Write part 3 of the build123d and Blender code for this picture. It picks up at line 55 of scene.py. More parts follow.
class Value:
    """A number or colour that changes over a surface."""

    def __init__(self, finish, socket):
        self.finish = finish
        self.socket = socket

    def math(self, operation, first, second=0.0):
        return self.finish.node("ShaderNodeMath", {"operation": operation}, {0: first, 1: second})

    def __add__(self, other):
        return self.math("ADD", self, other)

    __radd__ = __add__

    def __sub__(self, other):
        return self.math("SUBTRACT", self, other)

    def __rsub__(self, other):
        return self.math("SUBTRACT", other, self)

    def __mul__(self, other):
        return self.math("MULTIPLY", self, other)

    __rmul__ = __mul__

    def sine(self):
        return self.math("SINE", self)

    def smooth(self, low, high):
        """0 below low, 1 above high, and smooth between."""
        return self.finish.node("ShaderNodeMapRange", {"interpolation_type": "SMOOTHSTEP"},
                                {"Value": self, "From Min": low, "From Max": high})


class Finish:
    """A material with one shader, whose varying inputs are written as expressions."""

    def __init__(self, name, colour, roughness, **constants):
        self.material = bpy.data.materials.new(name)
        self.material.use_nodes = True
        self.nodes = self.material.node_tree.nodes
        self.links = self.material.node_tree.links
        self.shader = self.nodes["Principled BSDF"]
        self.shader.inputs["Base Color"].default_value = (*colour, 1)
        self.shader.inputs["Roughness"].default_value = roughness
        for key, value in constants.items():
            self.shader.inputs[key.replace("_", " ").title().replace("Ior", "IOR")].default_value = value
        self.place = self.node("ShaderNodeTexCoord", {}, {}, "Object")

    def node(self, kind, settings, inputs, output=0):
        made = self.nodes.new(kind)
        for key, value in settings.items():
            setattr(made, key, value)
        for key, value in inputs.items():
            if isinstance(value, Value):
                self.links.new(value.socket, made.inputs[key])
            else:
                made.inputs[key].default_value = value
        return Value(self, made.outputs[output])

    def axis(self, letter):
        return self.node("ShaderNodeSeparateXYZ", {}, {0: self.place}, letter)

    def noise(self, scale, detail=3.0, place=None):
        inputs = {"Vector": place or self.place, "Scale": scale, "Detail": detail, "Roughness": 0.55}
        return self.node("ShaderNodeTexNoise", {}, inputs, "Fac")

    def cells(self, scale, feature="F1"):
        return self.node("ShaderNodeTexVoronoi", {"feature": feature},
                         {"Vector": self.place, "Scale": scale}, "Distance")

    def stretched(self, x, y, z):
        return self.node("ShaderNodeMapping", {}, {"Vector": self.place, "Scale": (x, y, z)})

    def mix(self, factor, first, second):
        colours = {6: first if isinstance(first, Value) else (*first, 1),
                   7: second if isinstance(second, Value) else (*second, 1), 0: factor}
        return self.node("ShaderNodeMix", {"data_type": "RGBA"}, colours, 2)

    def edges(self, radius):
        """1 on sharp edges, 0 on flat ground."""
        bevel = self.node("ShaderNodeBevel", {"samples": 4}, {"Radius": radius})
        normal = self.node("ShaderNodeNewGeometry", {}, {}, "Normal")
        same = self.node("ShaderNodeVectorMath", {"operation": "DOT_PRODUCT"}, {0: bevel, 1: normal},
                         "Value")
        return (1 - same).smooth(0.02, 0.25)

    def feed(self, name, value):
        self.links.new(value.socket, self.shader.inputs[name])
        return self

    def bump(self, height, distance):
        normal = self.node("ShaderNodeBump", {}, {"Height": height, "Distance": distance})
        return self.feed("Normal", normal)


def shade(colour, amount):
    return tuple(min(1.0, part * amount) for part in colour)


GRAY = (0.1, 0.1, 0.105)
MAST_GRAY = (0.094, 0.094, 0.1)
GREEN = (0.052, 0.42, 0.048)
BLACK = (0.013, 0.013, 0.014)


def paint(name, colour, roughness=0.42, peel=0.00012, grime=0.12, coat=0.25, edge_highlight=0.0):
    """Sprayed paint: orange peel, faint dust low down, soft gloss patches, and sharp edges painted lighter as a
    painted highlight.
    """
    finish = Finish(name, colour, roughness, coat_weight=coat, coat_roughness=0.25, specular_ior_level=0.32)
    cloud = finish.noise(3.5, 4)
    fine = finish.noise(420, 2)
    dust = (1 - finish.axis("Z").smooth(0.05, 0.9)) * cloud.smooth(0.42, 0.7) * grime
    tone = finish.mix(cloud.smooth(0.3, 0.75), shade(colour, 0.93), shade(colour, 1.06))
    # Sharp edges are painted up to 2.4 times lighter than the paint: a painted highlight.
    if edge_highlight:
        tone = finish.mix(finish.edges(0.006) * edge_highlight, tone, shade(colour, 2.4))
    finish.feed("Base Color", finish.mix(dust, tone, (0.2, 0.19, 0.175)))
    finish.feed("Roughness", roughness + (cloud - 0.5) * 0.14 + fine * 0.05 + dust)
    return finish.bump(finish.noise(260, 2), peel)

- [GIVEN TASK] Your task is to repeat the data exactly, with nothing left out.

- [OUTPUT OF THE EXERCISE]
Write part 3 of the build123d and Blender code for this picture. It picks up at line 55 of scene.py. More parts follow.
class Value:
    """A number or colour that changes over a surface."""

    def __init__(self, finish, socket):
        self.finish = finish
        self.socket = socket

    def math(self, operation, first, second=0.0):
        return self.finish.node("ShaderNodeMath", {"operation": operation}, {0: first, 1: second})

    def __add__(self, other):
        return self.math("ADD", self, other)

    __radd__ = __add__

    def __sub__(self, other):
        return self.math("SUBTRACT", self, other)

    def __rsub__(self, other):
        return self.math("SUBTRACT", other, self)

    def __mul__(self, other):
        return self.math("MULTIPLY", self, other)

    __rmul__ = __mul__

    def sine(self):
        return self.math("SINE", self)

    def smooth(self, low, high):
        """0 below low, 1 above high, and smooth between."""
        return self.finish.node("ShaderNodeMapRange", {"interpolation_type": "SMOOTHSTEP"},
                                {"Value": self, "From Min": low, "From Max": high})


class Finish:
    """A material with one shader, whose varying inputs are written as expressions."""

    def __init__(self, name, colour, roughness, **constants):
        self.material = bpy.data.materials.new(name)
        self.material.use_nodes = True
        self.nodes = self.material.node_tree.nodes
        self.links = self.material.node_tree.links
        self.shader = self.nodes["Principled BSDF"]
        self.shader.inputs["Base Color"].default_value = (*colour, 1)
        self.shader.inputs["Roughness"].default_value = roughness
        for key, value in constants.items():
            self.shader.inputs[key.replace("_", " ").title().replace("Ior", "IOR")].default_value = value
        self.place = self.node("ShaderNodeTexCoord", {}, {}, "Object")

    def node(self, kind, settings, inputs, output=0):
        made = self.nodes.new(kind)
        for key, value in settings.items():
            setattr(made, key, value)
        for key, value in inputs.items():
            if isinstance(value, Value):
                self.links.new(value.socket, made.inputs[key])
            else:
                made.inputs[key].default_value = value
        return Value(self, made.outputs[output])

    def axis(self, letter):
        return self.node("ShaderNodeSeparateXYZ", {}, {0: self.place}, letter)

    def noise(self, scale, detail=3.0, place=None):
        inputs = {"Vector": place or self.place, "Scale": scale, "Detail": detail, "Roughness": 0.55}
        return self.node("ShaderNodeTexNoise", {}, inputs, "Fac")

    def cells(self, scale, feature="F1"):
        return self.node("ShaderNodeTexVoronoi", {"feature": feature},
                         {"Vector": self.place, "Scale": scale}, "Distance")

    def stretched(self, x, y, z):
        return self.node("ShaderNodeMapping", {}, {"Vector": self.place, "Scale": (x, y, z)})

    def mix(self, factor, first, second):
        colours = {6: first if isinstance(first, Value) else (*first, 1),
                   7: second if isinstance(second, Value) else (*second, 1), 0: factor}
        return self.node("ShaderNodeMix", {"data_type": "RGBA"}, colours, 2)

    def edges(self, radius):
        """1 on sharp edges, 0 on flat ground."""
        bevel = self.node("ShaderNodeBevel", {"samples": 4}, {"Radius": radius})
        normal = self.node("ShaderNodeNewGeometry", {}, {}, "Normal")
        same = self.node("ShaderNodeVectorMath", {"operation": "DOT_PRODUCT"}, {0: bevel, 1: normal},
                         "Value")
        return (1 - same).smooth(0.02, 0.25)

    def feed(self, name, value):
        self.links.new(value.socket, self.shader.inputs[name])
        return self

    def bump(self, height, distance):
        normal = self.node("ShaderNodeBump", {}, {"Height": height, "Distance": distance})
        return self.feed("Normal", normal)


def shade(colour, amount):
    return tuple(min(1.0, part * amount) for part in colour)


GRAY = (0.1, 0.1, 0.105)
MAST_GRAY = (0.094, 0.094, 0.1)
GREEN = (0.052, 0.42, 0.048)
BLACK = (0.013, 0.013, 0.014)


def paint(name, colour, roughness=0.42, peel=0.00012, grime=0.12, coat=0.25, edge_highlight=0.0):
    """Sprayed paint: orange peel, faint dust low down, soft gloss patches, and sharp edges painted lighter as a
    painted highlight.
    """
    finish = Finish(name, colour, roughness, coat_weight=coat, coat_roughness=0.25, specular_ior_level=0.32)
    cloud = finish.noise(3.5, 4)
    fine = finish.noise(420, 2)
    dust = (1 - finish.axis("Z").smooth(0.05, 0.9)) * cloud.smooth(0.42, 0.7) * grime
    tone = finish.mix(cloud.smooth(0.3, 0.75), shade(colour, 0.93), shade(colour, 1.06))
    # Sharp edges are painted up to 2.4 times lighter than the paint: a painted highlight.
    if edge_highlight:
        tone = finish.mix(finish.edges(0.006) * edge_highlight, tone, shade(colour, 2.4))
    finish.feed("Base Color", finish.mix(dust, tone, (0.2, 0.19, 0.175)))
    finish.feed("Roughness", roughness + (cloud - 0.5) * 0.14 + fine * 0.05 + dust)
    return finish.bump(finish.noise(260, 2), peel)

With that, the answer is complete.